_Task directions:_ The material below holds a span beginning at the line with "origin and write" and ending at the line with "before = set(bpy.data.objects)". Quote that span exactly, both ends included, and only that span.

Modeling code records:
========================================================================
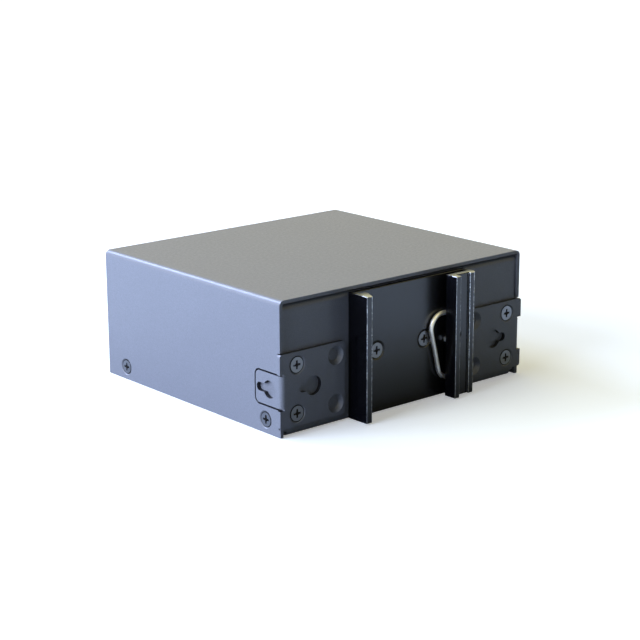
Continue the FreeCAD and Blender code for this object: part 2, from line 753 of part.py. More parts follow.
def make_board_standoffs():
    posts = []
    for x, y in standoff_points():
        post = rod(STANDOFF_RADIUS, (x, y, CHASSIS_SHEET), (0, 0, 1), BOARD_LIFT)
        stud = rod(THREAD_RADIUS, (x, y, 0), (0, 0, 1), CHASSIS_SHEET)
        bore_start = (x, y, BOARD_BOTTOM - BOARD_SCREW_LENGTH + BOARD_THICKNESS)
        posts.append(post.fuse(stud).cut(tapped(bore_start, (0, 0, 1), BOARD_LIFT)))
    return Part.makeCompound(posts)


def make_board_screws():
    screws = []
    for x, y in standoff_points():
        head = rod(BOARD_HEAD_RADIUS, (x, y, BOARD_TOP), (0, 0, 1), BOARD_HEAD_HEIGHT)
        shank = rod(THREAD_RADIUS, (x, y, BOARD_TOP), (0, 0, -1), BOARD_SCREW_LENGTH)
        slot = box(
            x - RECESS_SPAN / 2, x + RECESS_SPAN / 2, y - RECESS_WIDTH / 2, y + RECESS_WIDTH / 2,
            BOARD_TOP + BOARD_HEAD_HEIGHT - RECESS_DEPTH, BOARD_TOP + BOARD_HEAD_HEIGHT,
        )
        cross = slot.copy()
        cross.rotate(Vector(x, y, 0), Vector(0, 0, 1), 90)
        screws.append(head.fuse(shank).cut([slot, cross]))
    return Part.makeCompound(screws)


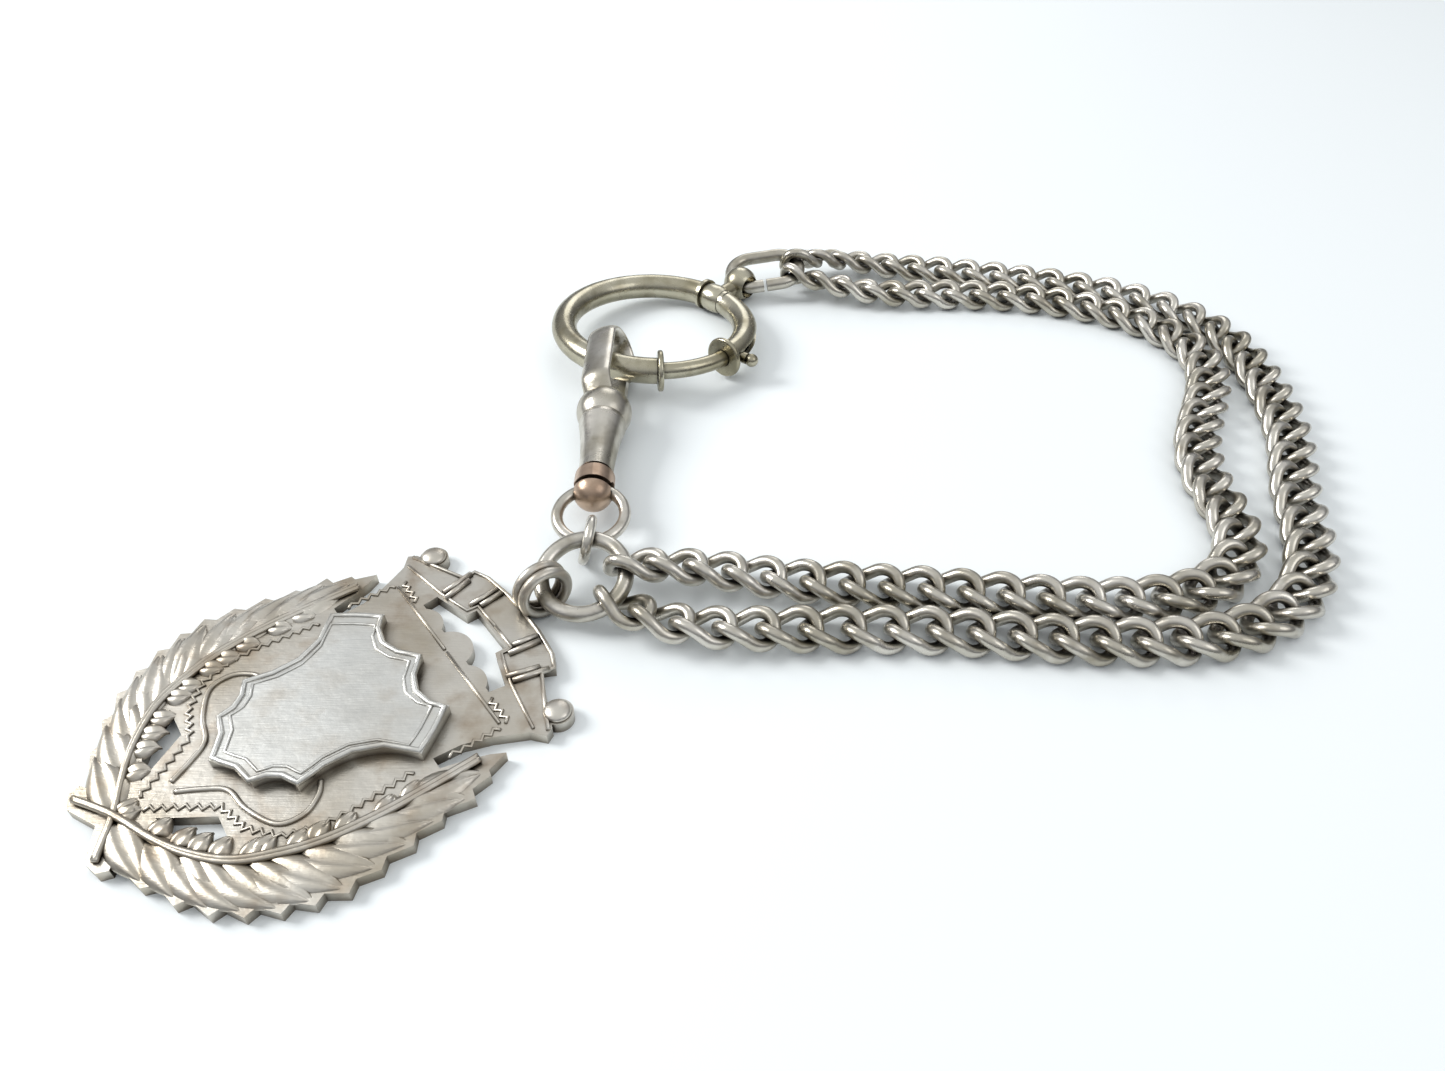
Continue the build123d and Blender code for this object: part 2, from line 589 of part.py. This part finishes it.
def link_points(sides=8):
    """Corners around the twisted oval of a curb link."""
    points, reach = [], 1 / cos(pi / sides)
    for i in range(sides):
        turn = (i + 0.5) * 2 * pi / sides
        points.append(Vector(reach * link_half_length * cos(turn), reach * link_half_width * sin(turn),
                             link_half_twist * sin(2 * turn)))
    return points


curb_link = closed_wire(link_points(), 0.49, link_wire)
# the far run's first links hang on the end link, and the first fold line is past them
first_line = (inner_end.X + outer_end.X) / 2 + seat(end_link_wire) + (links_between + 0.4) * link_pitch
fold_x = [first_line + i * links_between * link_pitch for i in range(fold_lines)]

strands = {}
for strand, start, points, end in (("inner", inner_start, inner_route, inner_end),
                                   ("outer", outer_start, outer_route, outer_end)):
    route = make_route(start, points, end)
    places = link_places(route, strand_stations(route, fold_x))
    bend = places[fold_lines]
    third = len(bend) // 3
    names = [f"{strand}_near_{i}" for i in range(fold_lines)]
    names += [f"{strand}_bend_{i}" for i in (1, 2, 3)]
    names += [f"{strand}_far_{i}" for i in reversed(range(fold_lines))]
    segments = places[:fold_lines] + [bend[:third], bend[third:2 * third], bend[2 * third:]]
    segments += places[fold_lines + 1:]
    strands[strand] = dict(zip(names, segments))
    for name, segment in strands[strand].items():
        keep(name, *[curb_link.moved(place.location) for place in segment])
    print(strand, "strand:", sum(len(s) for s in segments), "links, route", round(route.length, 1), "mm")

# ---------------------------------------------------------------- move to the origin and write
everything = Compound(children=[Solid(s.wrapped) for group in pieces.values() for s in group])
box = everything.bounding_box()
to_origin = Vector(-(box.min.X + box.max.X) / 2, -(box.min.Y + box.max.Y) / 2, 0)
os.makedirs("parts", exist_ok=True)
for name, solids in pieces.items():
    group = Compound(children=[s.moved(Location(to_origin)) for s in solids])
    group.label = name
    export_step(group, f"parts/{name}.step")
print("box", box.min, box.max, "moved by", to_origin, len(pieces), "nodes")
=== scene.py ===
# Looks for the pocket watch chain. Lengths are metres unless a name says mm.
import json
import math
import random

import bmesh
import bpy
from mathutils import Matrix, Vector


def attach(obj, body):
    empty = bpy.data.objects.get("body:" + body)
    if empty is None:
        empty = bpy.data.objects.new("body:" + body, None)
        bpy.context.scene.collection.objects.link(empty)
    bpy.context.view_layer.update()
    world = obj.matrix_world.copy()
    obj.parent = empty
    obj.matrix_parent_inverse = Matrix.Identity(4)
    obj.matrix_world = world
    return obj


MM = 0.001
FLOOR_HALF = 12.0
random.seed(7)

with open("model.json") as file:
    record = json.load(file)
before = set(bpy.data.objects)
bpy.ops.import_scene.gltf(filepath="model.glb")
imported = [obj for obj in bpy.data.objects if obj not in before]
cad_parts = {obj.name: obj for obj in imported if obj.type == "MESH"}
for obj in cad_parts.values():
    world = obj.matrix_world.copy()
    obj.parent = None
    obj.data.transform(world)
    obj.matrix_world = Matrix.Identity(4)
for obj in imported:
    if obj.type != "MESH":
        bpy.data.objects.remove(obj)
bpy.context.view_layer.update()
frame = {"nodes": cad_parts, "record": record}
record = frame["record"]
print("frame loaded")

# the medal's own frame: x across, y to its bail, z up from its back
fobMount = next(m for m in record["mounts"] if m["name"] == "fob_back")
fobSwing = next(j for j in record["behaviour"]["joints"] if j["name"] == "fob_swing")
fobX = -Vector(fobSwing["axis"]).normalized()
fobZ = Vector((0, 0, 1))
fobY = fobZ.cross(fobX)
fobToWorld = Matrix.Translation(Vector(fobMount["pos_m"])) @ Matrix((fobX, fobY, fobZ)).transposed().to_4x4()

plate = {"top": 1.0}
cartouche = {"top": 1.9, "rim": 0.26, "line": 0.13, "lineInset": 0.9}
leaf = {"width": 3.1, "rise": 0.58, "vein": 0.24, "rows": 12, "columns": 8}
stem = {"radius": 0.42, "rise": 0.18, "spacing": 0.34}
arch = {"edge": 0.17, "bead": 0.34, "wriggle": 0.15, "wriggleStep": 0.42, "wriggleSwing": 0.22}


# ---- materials
def nodeLink(tree, source, output, target, socket):
    tree.links.new(source.outputs[output], target.inputs[socket])


def addNode(tree, kind, **values):
    node = tree.nodes.new(kind)
    for name, value in values.items():
        setattr(node, name, value)
    return node


def noise(tree, coordinates, scale, detail=4.0):
    texture = addNode(tree, "ShaderNodeTexNoise")
    texture.inputs["Scale"].default_value = scale
    texture.inputs["Detail"].default_value = detail
    nodeLink(tree, coordinates, "Object", texture, "Vector")
    return texture


def ramp(tree, source, output, stops):
    node = addNode(tree, "ShaderNodeValToRGB")
    elements = node.color_ramp.elements
    for element, (position, colour) in zip(elements, (stops[0], stops[-1])):
        element.position, element.color = position, (*colour, 1)
    for position, colour in stops[1:-1]:
        elements.new(position).color = (*colour, 1)
    nodeLink(tree, source, output, node, "Fac")
    return node


def blendColours(tree, factor, output, first, second):
    mix = addNode(tree, "ShaderNodeMix", data_type="RGBA")
    tree.links.new(factor.outputs[output], mix.inputs[0])
    for socket, source in ((6, first), (7, second)):
        if isinstance(source, tuple):
            mix.inputs[socket].default_value = (*source, 1)
        else:
            tree.links.new(source, mix.inputs[socket])
    return mix.outputs[2]


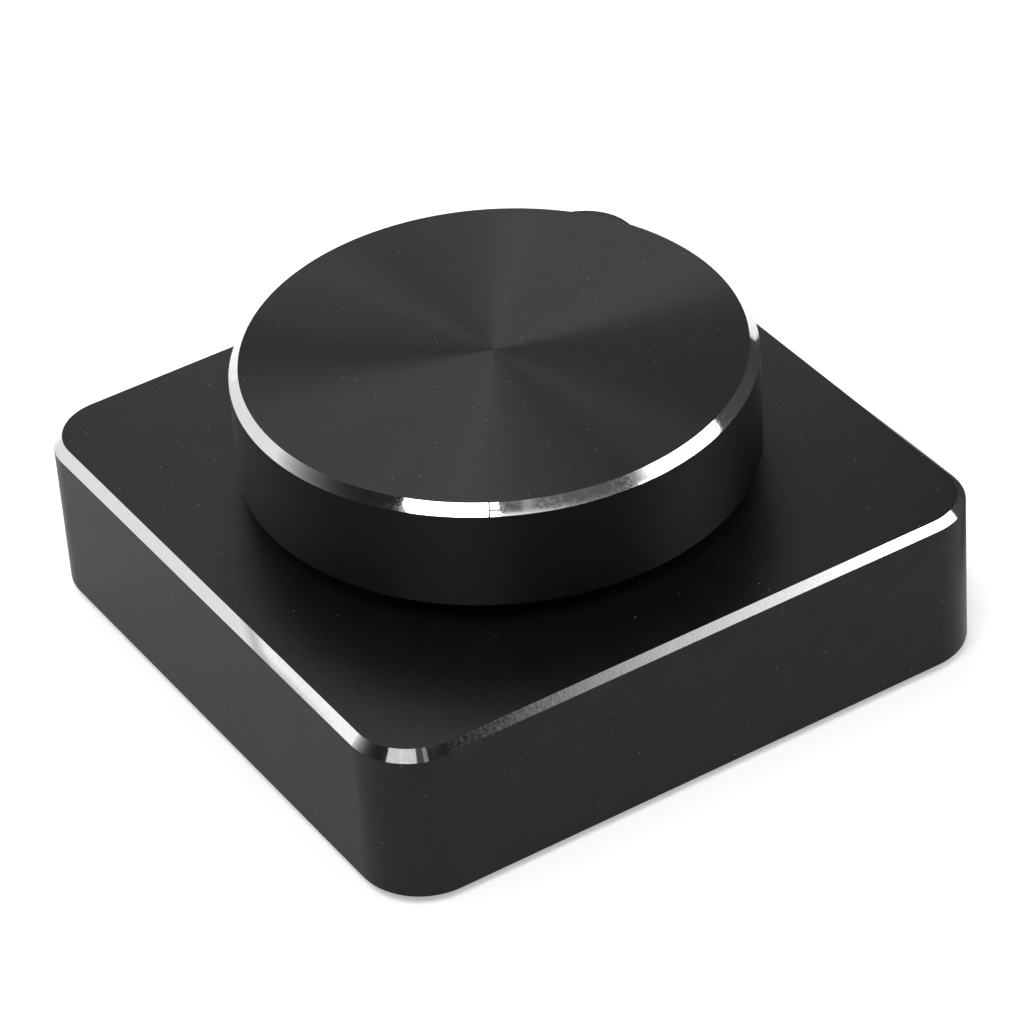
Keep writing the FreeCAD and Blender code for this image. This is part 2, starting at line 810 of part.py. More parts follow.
========================================================================
_Correct result:_
# ---------------------------------------------------------------- move to the origin and write
everything = Compound(children=[Solid(s.wrapped) for group in pieces.values() for s in group])
box = everything.bounding_box()
to_origin = Vector(-(box.min.X + box.max.X) / 2, -(box.min.Y + box.max.Y) / 2, 0)
os.makedirs("parts", exist_ok=True)
for name, solids in pieces.items():
    group = Compound(children=[s.moved(Location(to_origin)) for s in solids])
    group.label = name
    export_step(group, f"parts/{name}.step")
print("box", box.min, box.max, "moved by", to_origin, len(pieces), "nodes")
=== scene.py ===
# Looks for the pocket watch chain. Lengths are metres unless a name says mm.
import json
import math
import random

import bmesh
import bpy
from mathutils import Matrix, Vector


def attach(obj, body):
    empty = bpy.data.objects.get("body:" + body)
    if empty is None:
        empty = bpy.data.objects.new("body:" + body, None)
        bpy.context.scene.collection.objects.link(empty)
    bpy.context.view_layer.update()
    world = obj.matrix_world.copy()
    obj.parent = empty
    obj.matrix_parent_inverse = Matrix.Identity(4)
    obj.matrix_world = world
    return obj


MM = 0.001
FLOOR_HALF = 12.0
random.seed(7)

with open("model.json") as file:
    record = json.load(file)
before = set(bpy.data.objects)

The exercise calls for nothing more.